*DATA SEGMENT*
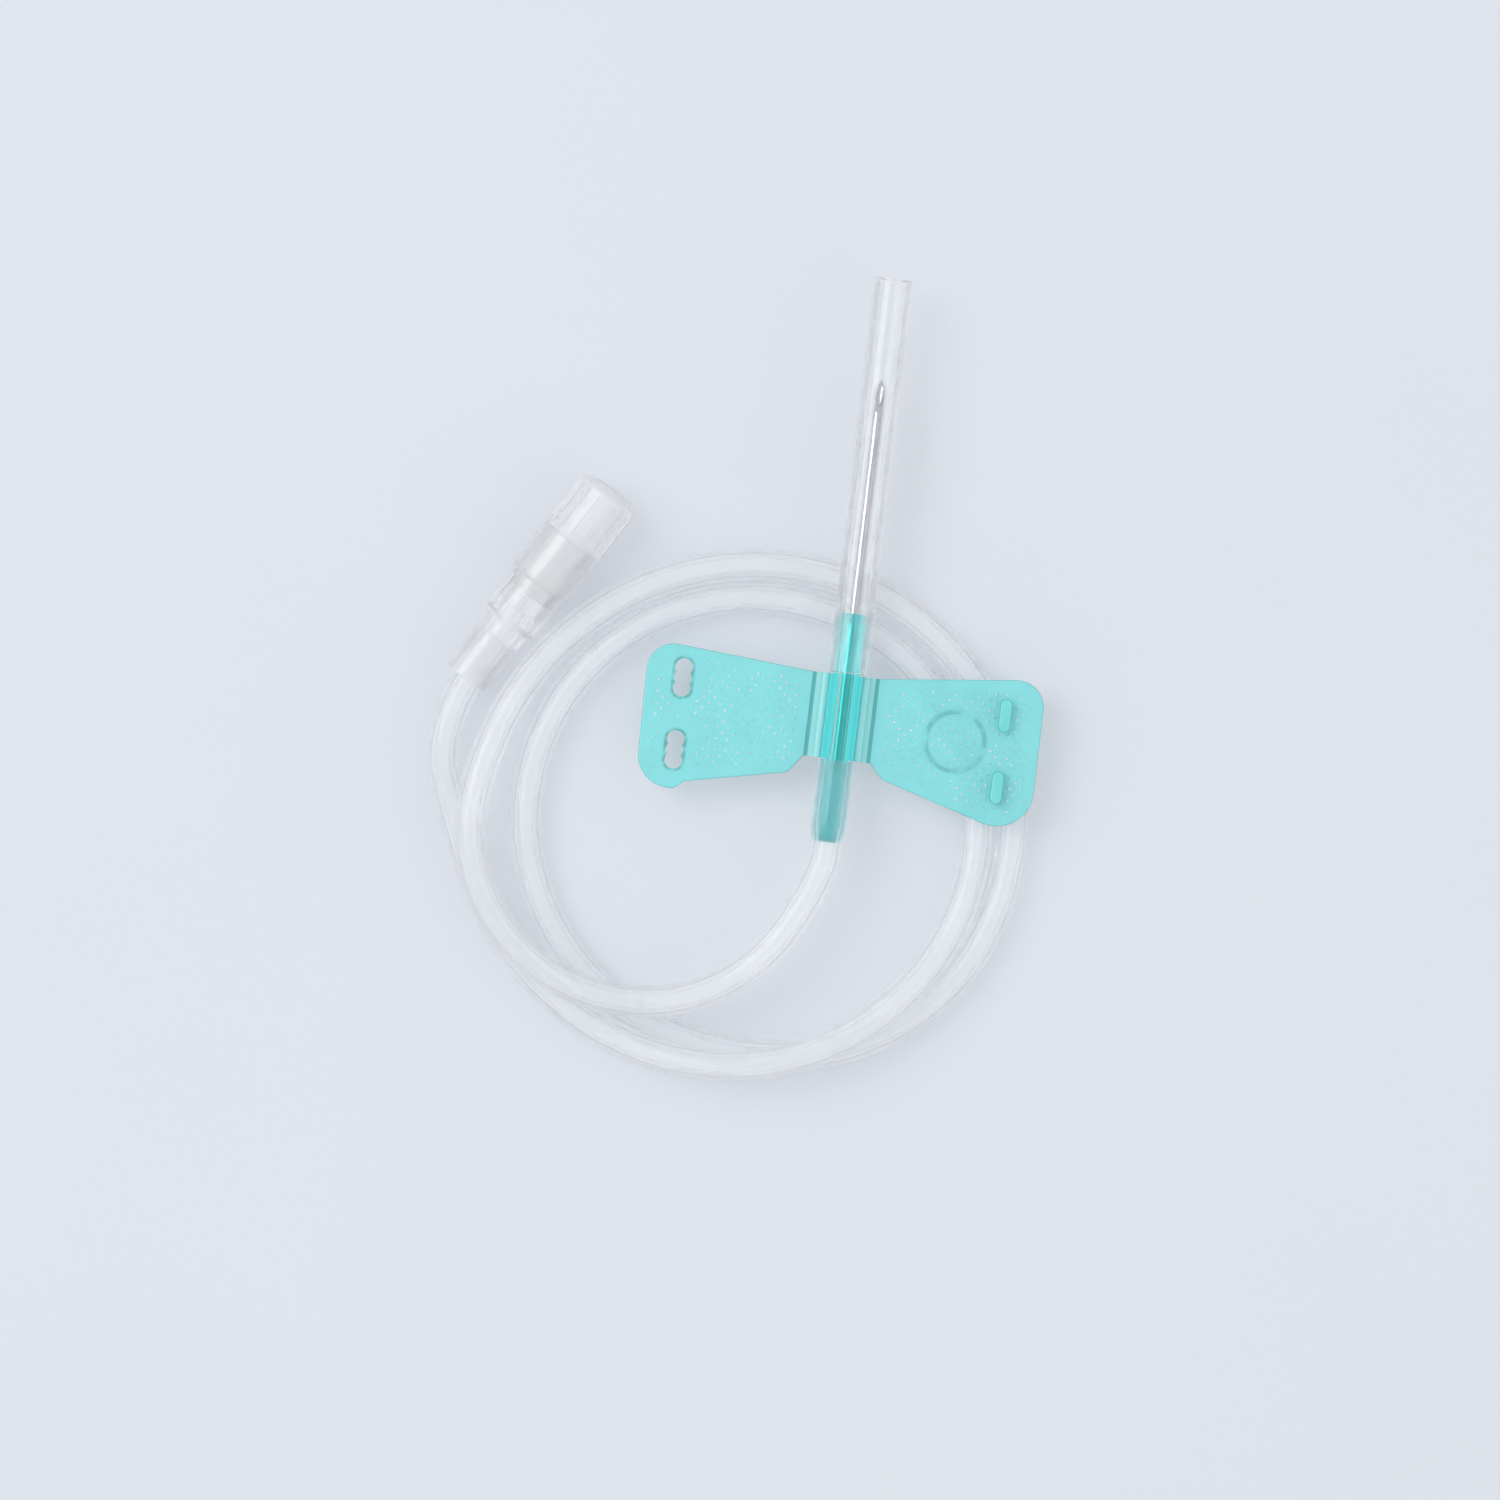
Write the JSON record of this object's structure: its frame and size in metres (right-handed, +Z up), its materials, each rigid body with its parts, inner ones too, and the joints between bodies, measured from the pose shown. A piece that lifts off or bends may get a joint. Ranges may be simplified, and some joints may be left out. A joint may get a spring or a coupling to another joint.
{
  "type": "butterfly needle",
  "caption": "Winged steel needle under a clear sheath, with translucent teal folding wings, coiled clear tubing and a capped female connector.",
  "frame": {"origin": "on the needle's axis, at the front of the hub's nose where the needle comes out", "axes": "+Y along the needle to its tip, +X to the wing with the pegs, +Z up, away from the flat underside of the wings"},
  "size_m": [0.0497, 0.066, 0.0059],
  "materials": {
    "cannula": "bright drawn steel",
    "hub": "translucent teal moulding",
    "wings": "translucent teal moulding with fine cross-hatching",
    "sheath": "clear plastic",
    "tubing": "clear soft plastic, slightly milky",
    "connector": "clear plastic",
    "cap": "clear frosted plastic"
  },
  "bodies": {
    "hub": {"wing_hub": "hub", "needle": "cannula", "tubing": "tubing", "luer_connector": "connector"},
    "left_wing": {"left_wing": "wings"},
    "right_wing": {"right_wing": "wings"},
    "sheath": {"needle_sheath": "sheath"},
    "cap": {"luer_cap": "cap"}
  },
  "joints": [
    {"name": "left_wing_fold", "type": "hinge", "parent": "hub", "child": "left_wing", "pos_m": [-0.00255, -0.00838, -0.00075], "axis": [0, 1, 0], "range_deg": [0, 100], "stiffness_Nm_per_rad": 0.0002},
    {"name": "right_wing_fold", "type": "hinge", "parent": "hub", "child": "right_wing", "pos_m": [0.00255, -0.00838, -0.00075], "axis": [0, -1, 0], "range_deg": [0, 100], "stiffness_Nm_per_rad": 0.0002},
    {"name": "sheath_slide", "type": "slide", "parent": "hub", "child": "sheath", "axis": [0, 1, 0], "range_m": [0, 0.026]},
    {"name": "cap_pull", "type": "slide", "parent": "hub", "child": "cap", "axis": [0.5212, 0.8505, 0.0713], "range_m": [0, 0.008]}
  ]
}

*SET PROBLEM*
Return each line with "joints".

*REPLY TO THE TASK*
Write the JSON record of this object's structure: its frame and size in metres (right-handed, +Z up), its materials, each rigid body with its parts, inner ones too, and the joints between bodies, measured from the pose shown. A piece that lifts off or bends may get a joint. Ranges may be simplified, and some joints may be left out. A joint may get a spring or a coupling to another joint.
  "joints": [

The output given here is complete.